[Modeling code records]
====================

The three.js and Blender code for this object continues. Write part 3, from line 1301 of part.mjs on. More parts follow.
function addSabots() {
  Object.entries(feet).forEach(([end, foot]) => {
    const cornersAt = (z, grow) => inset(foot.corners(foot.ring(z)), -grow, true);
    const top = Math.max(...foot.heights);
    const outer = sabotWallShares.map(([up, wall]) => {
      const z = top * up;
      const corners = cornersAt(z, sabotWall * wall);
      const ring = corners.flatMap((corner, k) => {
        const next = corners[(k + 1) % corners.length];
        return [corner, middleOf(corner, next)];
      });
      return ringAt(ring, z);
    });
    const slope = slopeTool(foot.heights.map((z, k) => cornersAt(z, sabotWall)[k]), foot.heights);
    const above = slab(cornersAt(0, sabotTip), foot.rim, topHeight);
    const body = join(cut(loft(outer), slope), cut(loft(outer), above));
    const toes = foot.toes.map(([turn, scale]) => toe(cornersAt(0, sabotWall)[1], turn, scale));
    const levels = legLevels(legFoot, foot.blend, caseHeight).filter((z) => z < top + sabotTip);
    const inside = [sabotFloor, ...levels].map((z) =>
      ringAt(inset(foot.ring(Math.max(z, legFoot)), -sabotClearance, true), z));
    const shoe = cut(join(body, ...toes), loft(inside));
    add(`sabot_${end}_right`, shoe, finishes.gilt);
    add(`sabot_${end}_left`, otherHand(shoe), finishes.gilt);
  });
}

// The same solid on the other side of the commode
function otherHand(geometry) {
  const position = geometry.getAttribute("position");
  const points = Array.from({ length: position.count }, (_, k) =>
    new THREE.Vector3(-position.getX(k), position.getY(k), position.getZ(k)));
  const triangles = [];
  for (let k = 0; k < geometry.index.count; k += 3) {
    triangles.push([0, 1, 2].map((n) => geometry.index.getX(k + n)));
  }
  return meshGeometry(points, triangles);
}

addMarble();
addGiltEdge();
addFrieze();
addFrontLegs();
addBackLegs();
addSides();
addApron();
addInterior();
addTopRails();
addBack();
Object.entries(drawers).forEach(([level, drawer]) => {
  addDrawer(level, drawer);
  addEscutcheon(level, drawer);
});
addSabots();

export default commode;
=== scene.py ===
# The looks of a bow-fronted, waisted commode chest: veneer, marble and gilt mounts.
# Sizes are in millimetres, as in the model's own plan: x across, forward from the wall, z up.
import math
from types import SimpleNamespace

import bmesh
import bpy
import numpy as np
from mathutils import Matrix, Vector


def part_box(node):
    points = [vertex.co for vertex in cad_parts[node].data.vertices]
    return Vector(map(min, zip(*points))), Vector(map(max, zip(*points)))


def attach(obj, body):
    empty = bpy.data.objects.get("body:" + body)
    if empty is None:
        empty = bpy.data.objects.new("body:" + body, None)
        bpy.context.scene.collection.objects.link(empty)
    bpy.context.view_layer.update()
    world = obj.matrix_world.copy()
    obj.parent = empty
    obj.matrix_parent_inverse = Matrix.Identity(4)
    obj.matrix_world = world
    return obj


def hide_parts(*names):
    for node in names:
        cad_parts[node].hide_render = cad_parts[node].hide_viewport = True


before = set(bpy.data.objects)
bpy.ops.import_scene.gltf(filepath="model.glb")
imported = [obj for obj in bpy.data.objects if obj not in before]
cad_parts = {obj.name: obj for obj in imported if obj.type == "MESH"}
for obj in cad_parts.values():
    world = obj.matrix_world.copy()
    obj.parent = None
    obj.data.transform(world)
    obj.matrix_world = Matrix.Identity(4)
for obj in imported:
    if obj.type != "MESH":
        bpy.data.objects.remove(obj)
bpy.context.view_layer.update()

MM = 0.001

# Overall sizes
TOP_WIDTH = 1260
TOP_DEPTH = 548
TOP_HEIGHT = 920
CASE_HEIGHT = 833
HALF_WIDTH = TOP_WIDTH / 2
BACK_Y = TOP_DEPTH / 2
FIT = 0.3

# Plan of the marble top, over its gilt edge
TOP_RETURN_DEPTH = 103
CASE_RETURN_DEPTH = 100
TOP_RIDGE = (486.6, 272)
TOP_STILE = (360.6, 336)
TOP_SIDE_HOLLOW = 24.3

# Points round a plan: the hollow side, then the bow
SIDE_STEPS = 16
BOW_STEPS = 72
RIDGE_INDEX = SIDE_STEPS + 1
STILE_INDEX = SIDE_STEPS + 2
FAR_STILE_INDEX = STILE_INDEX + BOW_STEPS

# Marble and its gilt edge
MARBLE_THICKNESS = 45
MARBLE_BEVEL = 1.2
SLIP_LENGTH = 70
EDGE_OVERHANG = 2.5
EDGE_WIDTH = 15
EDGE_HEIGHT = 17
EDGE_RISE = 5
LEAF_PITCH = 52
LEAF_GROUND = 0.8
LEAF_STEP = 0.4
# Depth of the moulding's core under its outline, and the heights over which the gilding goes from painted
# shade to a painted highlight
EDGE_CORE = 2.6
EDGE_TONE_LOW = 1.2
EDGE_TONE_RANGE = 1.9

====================

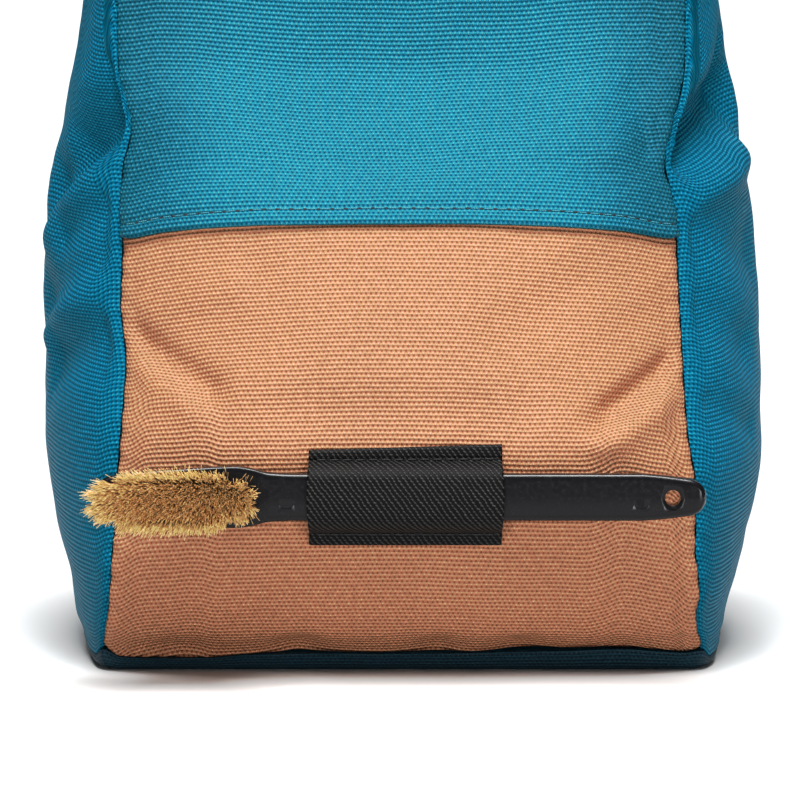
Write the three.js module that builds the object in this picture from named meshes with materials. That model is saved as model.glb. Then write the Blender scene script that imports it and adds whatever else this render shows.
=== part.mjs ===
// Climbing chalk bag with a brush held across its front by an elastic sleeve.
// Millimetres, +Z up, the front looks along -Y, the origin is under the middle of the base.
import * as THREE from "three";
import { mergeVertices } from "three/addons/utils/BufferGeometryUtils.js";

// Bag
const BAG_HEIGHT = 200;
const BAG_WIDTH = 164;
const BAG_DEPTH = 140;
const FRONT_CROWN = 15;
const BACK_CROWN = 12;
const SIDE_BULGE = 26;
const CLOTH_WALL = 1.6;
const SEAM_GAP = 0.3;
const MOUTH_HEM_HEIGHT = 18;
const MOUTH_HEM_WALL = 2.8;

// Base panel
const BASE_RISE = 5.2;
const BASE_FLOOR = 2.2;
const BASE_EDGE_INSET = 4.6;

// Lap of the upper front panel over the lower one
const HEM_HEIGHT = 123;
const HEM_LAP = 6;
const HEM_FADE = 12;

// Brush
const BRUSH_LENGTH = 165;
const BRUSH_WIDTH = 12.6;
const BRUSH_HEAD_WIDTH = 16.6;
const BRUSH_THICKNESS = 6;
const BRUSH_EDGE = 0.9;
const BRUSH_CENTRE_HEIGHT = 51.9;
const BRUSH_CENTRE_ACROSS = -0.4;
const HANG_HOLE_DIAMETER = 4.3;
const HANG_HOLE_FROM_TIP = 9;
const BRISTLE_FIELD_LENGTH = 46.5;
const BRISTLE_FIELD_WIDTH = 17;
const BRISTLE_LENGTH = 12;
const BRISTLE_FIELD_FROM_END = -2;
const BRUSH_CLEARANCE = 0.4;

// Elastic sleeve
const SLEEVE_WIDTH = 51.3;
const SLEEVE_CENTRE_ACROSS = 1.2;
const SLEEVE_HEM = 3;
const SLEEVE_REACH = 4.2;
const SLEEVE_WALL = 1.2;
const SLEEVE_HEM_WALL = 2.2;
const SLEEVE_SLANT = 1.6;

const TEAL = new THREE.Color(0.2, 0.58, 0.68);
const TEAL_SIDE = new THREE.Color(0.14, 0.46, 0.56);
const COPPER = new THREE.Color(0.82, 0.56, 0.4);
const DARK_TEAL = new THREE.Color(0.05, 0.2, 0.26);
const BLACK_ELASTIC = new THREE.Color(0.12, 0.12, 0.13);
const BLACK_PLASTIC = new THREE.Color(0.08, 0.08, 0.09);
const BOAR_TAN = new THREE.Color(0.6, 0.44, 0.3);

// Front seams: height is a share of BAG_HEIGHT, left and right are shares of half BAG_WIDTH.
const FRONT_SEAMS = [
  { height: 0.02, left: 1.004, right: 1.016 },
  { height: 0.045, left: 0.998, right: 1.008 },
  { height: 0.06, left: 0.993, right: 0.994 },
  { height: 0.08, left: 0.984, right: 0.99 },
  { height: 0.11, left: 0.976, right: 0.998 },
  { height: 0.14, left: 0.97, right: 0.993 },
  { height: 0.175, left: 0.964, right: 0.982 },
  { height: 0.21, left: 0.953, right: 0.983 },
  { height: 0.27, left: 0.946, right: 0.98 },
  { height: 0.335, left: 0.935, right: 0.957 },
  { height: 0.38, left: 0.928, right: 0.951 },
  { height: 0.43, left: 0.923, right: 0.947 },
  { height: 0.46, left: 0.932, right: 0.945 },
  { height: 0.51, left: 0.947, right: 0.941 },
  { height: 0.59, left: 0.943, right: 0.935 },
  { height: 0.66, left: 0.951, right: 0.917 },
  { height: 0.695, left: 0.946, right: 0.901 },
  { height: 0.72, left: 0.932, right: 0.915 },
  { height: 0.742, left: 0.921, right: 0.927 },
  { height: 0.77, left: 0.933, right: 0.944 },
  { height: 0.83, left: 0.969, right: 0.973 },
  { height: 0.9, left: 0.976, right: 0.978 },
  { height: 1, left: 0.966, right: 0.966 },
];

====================

In the listing above, locate the line containing "addMarble();" and the line containing "obj.data.transform(world)". Transcribe those two lines and everything between them, exactly as written.

| Expected output |
addMarble();
addGiltEdge();
addFrieze();
addFrontLegs();
addBackLegs();
addSides();
addApron();
addInterior();
addTopRails();
addBack();
Object.entries(drawers).forEach(([level, drawer]) => {
  addDrawer(level, drawer);
  addEscutcheon(level, drawer);
});
addSabots();

export default commode;
=== scene.py ===
# The looks of a bow-fronted, waisted commode chest: veneer, marble and gilt mounts.
# Sizes are in millimetres, as in the model's own plan: x across, forward from the wall, z up.
import math
from types import SimpleNamespace

import bmesh
import bpy
import numpy as np
from mathutils import Matrix, Vector


def part_box(node):
    points = [vertex.co for vertex in cad_parts[node].data.vertices]
    return Vector(map(min, zip(*points))), Vector(map(max, zip(*points)))


def attach(obj, body):
    empty = bpy.data.objects.get("body:" + body)
    if empty is None:
        empty = bpy.data.objects.new("body:" + body, None)
        bpy.context.scene.collection.objects.link(empty)
    bpy.context.view_layer.update()
    world = obj.matrix_world.copy()
    obj.parent = empty
    obj.matrix_parent_inverse = Matrix.Identity(4)
    obj.matrix_world = world
    return obj


def hide_parts(*names):
    for node in names:
        cad_parts[node].hide_render = cad_parts[node].hide_viewport = True


before = set(bpy.data.objects)
bpy.ops.import_scene.gltf(filepath="model.glb")
imported = [obj for obj in bpy.data.objects if obj not in before]
cad_parts = {obj.name: obj for obj in imported if obj.type == "MESH"}
for obj in cad_parts.values():
    world = obj.matrix_world.copy()
    obj.parent = None
    obj.data.transform(world)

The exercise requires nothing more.